The weekend event concluded with a robust message from Party Chairman Nick Griffin who gave one of his best RWB speeches ever. His message was a reminder that time is running out for the native British people who are abused, ignored, neglected and held in contempt by the ruling liberal establishment. Native Britons are at the back of the queue for jobs, housing, welfare support and schooling but when it comes to taxation the native Brits are the ones who are fleeced first and foremost to pay for the pet projects of the liberal-leftists. No groups should be blamed for the problems facing Britain, other than those of our own kind who have lied and betrayed their extended families and kinfolk to pursue their own sordid political careers and who have sold out to the lure of wealth, power and influence. Time is running out for the beleaguered indigenous people of Britain but the BNP offers a last stand; a defiance against the tyranny of liberalism and multiculturalism; a final opportunity for the active generations of the early 21st century to make sure that our people continue to live, rule and forge their own destinies in these island homelands for all time to come.

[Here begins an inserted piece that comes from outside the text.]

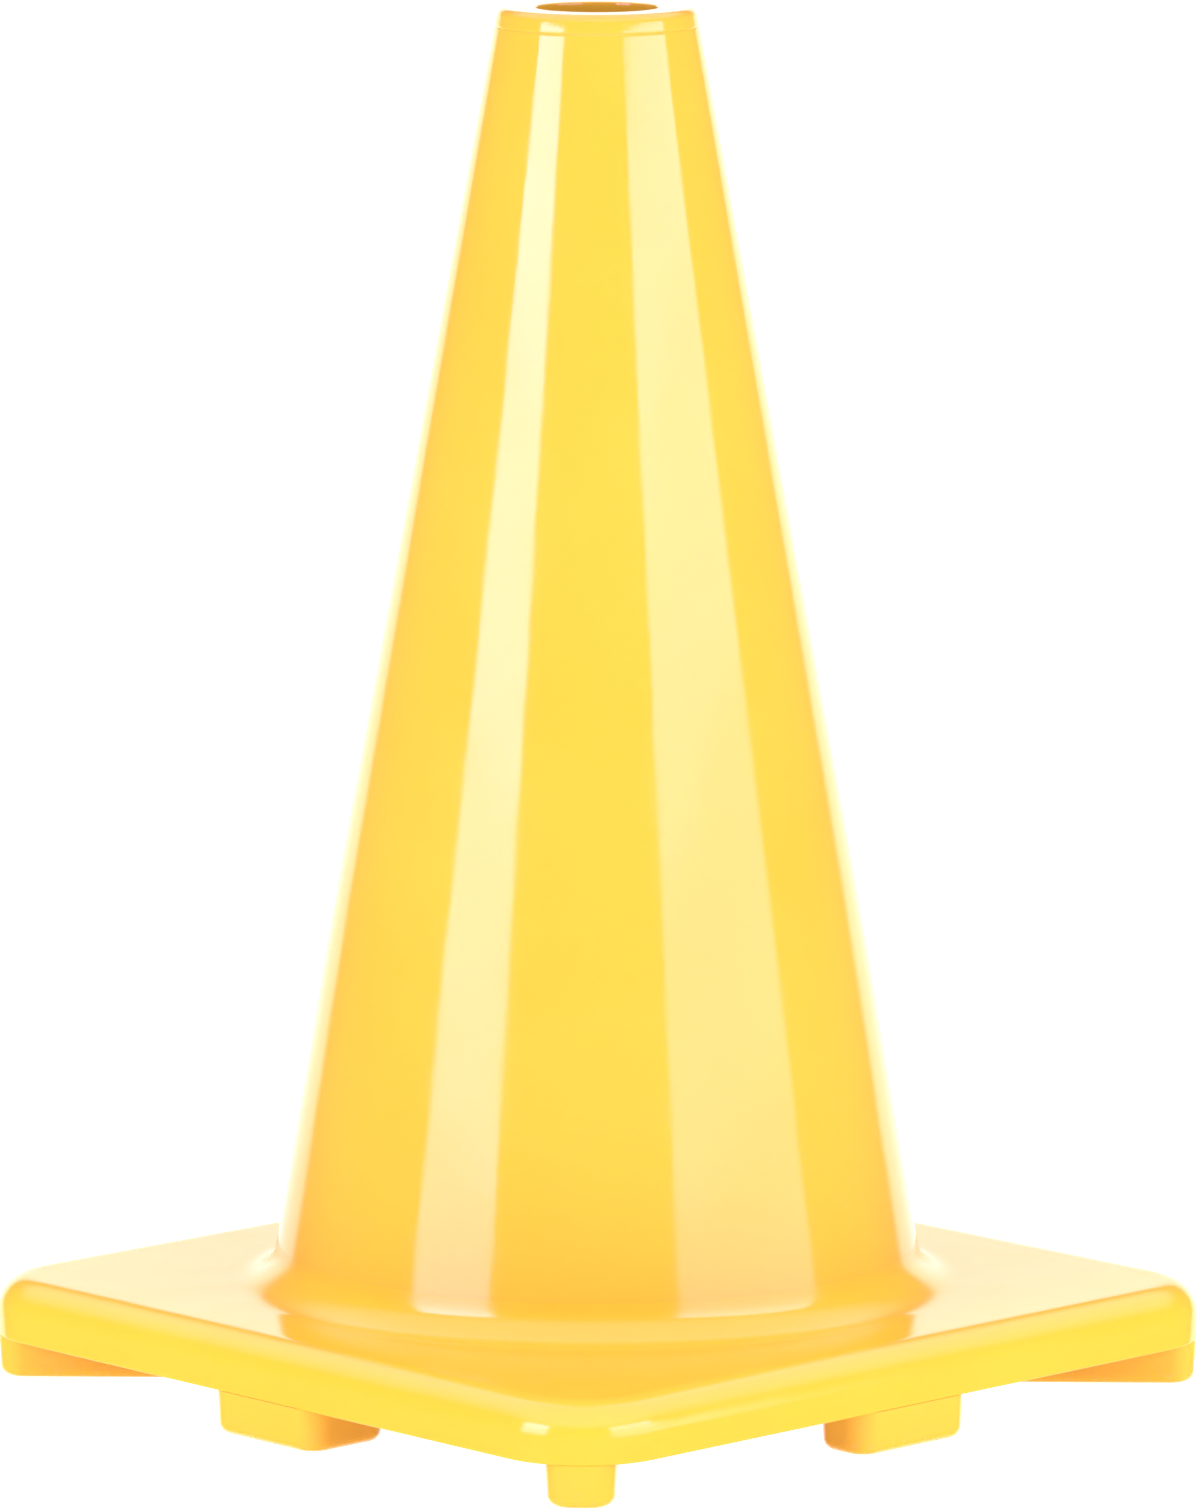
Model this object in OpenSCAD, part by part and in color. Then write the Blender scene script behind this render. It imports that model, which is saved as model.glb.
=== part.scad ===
// Yellow caution cone for a wet floor: a soft, hollow PVC sleeve whose flange is moulded into a
// square base on eight feet. The origin is on the floor, under the centre of the base, +Z up,
// and the sides of the base lie along X and Y. The front is the -Y side, and the right is +X.

/* [Overall] */
// Height of the cone, from the floor to its flat top
height = 457; // [380:1:700]
// Side of the square base
base_side = 302; // [250:1:400]

/* [Sleeve] */
// Outside diameter at the top, as if its edge were sharp
top_d = 65; // [54:0.5:80]
// Outside diameter at the knee, where the taper eases
knee_d = 174.8; // [145:0.1:210]
// Height of the knee above the floor
knee_z = 160; // [130:1:250]
// Outside diameter where the sleeve leaves the top face of the base
foot_d = 217.4; // [181:0.1:225]
// Wall of the sleeve, measured level
sleeve_wall = 2.5; // [2:0.1:4]
// Thickness of the flat top around its hole
collar_t = 6; // [4:0.5:12]
// Diameter of the hole in the top
hole_d = 40; // [30:0.5:48]
// Rounding of the top's outer edge
rim_round = 3; // [1:0.1:4]
// Depth of the mould line around the sleeve, level with the underside of the top
mould_line = 0.3; // [0.1:0.05:0.5]

/* [Flange in the base] */
// Width of the flange outside the sleeve
flange_w = 9; // [7:0.5:12]
// Thickness of the flange
flange_t = 3; // [2:0.1:4]
// Thickness of the base under the flange
flange_cover = 7; // [5:0.5:9]
// Number of lock holes through the flange
lock_count = 12; // [6:1:24]
// Diameter of a lock hole
lock_d = 5; // [3:0.5:6]

/* [Base] */
// Thickness of the slab, from its underside to its top face
slab_t = 19.1; // [15.9:0.1:26]
// Plan radius of the slab's corners
corner_r = 33; // [20:0.5:45]
// Rounding of the slab's top edge
edge_r = 11.5; // [4:0.5:14]
// Thickness of the plate between the skirt and the ring
plate_t = 5; // [4:0.5:8]
// Wall of the skirt around the slab
skirt_t = 5; // [4:0.5:8]
// Width of the solid ring around the sleeve, from the sleeve at the top face outwards
ring_w = 16; // [13:0.5:24]
// Radius of the fillet between the slab's top face and the sleeve
fillet_r = 13; // [8:0.5:18]
// Thickness of the fillet's upper edge, where it ends on the sleeve
lip_t = 0.3; // [0.2:0.1:1]

/* [Feet] */
// Height of the feet, from the floor to the underside of the slab
foot_h = 14.5; // [10:0.1:20]
// Width of a corner foot
corner_foot_w = 22.8; // [19:0.1:30]
// Length of a corner foot, along the diagonal of the base
corner_foot_l = 76; // [50:1:90]
// Gap between the end of a corner foot and the slab's corner, past where the two would touch
corner_foot_inset = 0.2; // [0.1:0.1:1]
// Length of a side foot, along the side of the base
side_foot_l = 51; // [40:0.5:70]
// Depth of the side feet at the front and the back
front_foot_depth = 36; // [28:0.5:45]
// Depth of the side feet at the right and the left
flank_foot_depth = 24; // [20:0.5:40]
// Plan radius of a foot's corners
foot_corner_r = 9; // [6:0.5:9.4]
// Rounding of a foot's bottom edge
foot_round = 3.5; // [2:0.1:4.5]

/* [Hidden] */
// The feet, anticlockwise from the +X axis: the sides' own at each quarter turn, the corners' between
SIDES = ["right", "back", "left", "front"];
CORNERS = ["back_right", "back_left", "front_left", "front_right"];

pvc_yellow = [0.99, 0.82, 0.22];
eps = 1;                                   // overrun of a cut past the face it goes through
$fn = 96;

slab_z = foot_h;                           // underside of the slab
deck_z = foot_h + slab_t;                  // top face of the slab
collar_z = height - collar_t;              // underside of the sleeve's flat top
flange_z = slab_z + flange_cover;          // underside of the flange
flange_top = flange_z + flange_t;
hollow_top = deck_z - plate_t;             // ceiling of the hollow under the slab

foot_taper = (foot_d - knee_d) / 2 / (knee_z - deck_z);
top_taper = (knee_d - top_d) / 2 / (height - knee_z);

// Radius of the sleeve's outside at a height
function sleeve_r(z) = z < knee_z ? foot_d / 2 - foot_taper * (z - deck_z)
                                  : knee_d / 2 - top_taper * (z - knee_z);
// Radius of the sleeve's inside at a height
function inside_r(z) = sleeve_r(z) - sleeve_wall;

flange_r = sleeve_r(flange_top) + flange_w;
lock_ring_r = sleeve_r(flange_top) + flange_w / 2;
ring_r = foot_d / 2 + ring_w;

// The fillet's arc touches the top face and a cone that stands lip_t outside the sleeve
foot_lean = atan(foot_taper);
fillet_x = foot_d / 2 + lip_t - foot_taper * fillet_r + fillet_r / cos(foot_lean);
fillet_z = deck_z + fillet_r;
fillet_top = fillet_z - fillet_r * sin(foot_lean);

// The axis of each slab corner, and how far from the centre a corner foot ends
corner_axis = base_side / 2 - corner_r;
corner_foot_flat = corner_foot_w / 2 - foot_corner_r;
corner_foot_end = corner_axis * sqrt(2) + foot_corner_r - corner_foot_inset
                + sqrt(pow(corner_r - foot_corner_r, 2) - pow(corner_foot_flat, 2));

// Half of a block's cross-section, from its middle out to half_w, with a rounded upper edge
module half_section(half_w, h, edge) {
    polygon([
        [0, 0], [half_w, 0], [half_w, h - edge],
        [half_w - edge, h - edge], [half_w - edge, h], [0, h]
    ]);
    translate([half_w - edge, h - edge])
        intersection() {
            circle(edge);
            square(edge + eps);
        }
}

module section(half_w, h, edge) {
    half_section(half_w, h, edge);
    mirror([1, 0]) half_section(half_w, h, edge);
}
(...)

As the event wound down tearful children were plucked away from their new found friends; parents exchanged contact numbers with new found acquaintances and isolated lone members in some of the new areas the Party is advancing found colleagues closer than they hitherto had considered. As the hundreds of cars and minibuses and the luxury “Crawley coach” wended their way through the lanes of Derbyshire to the M1 and beyond, thousands of mental images of a fun packed family weekend which both displayed and enshrined the best of British were being fondly sent to memory, and a determined commitment to work even harder in the coming twelve months to make further strides on the road to power.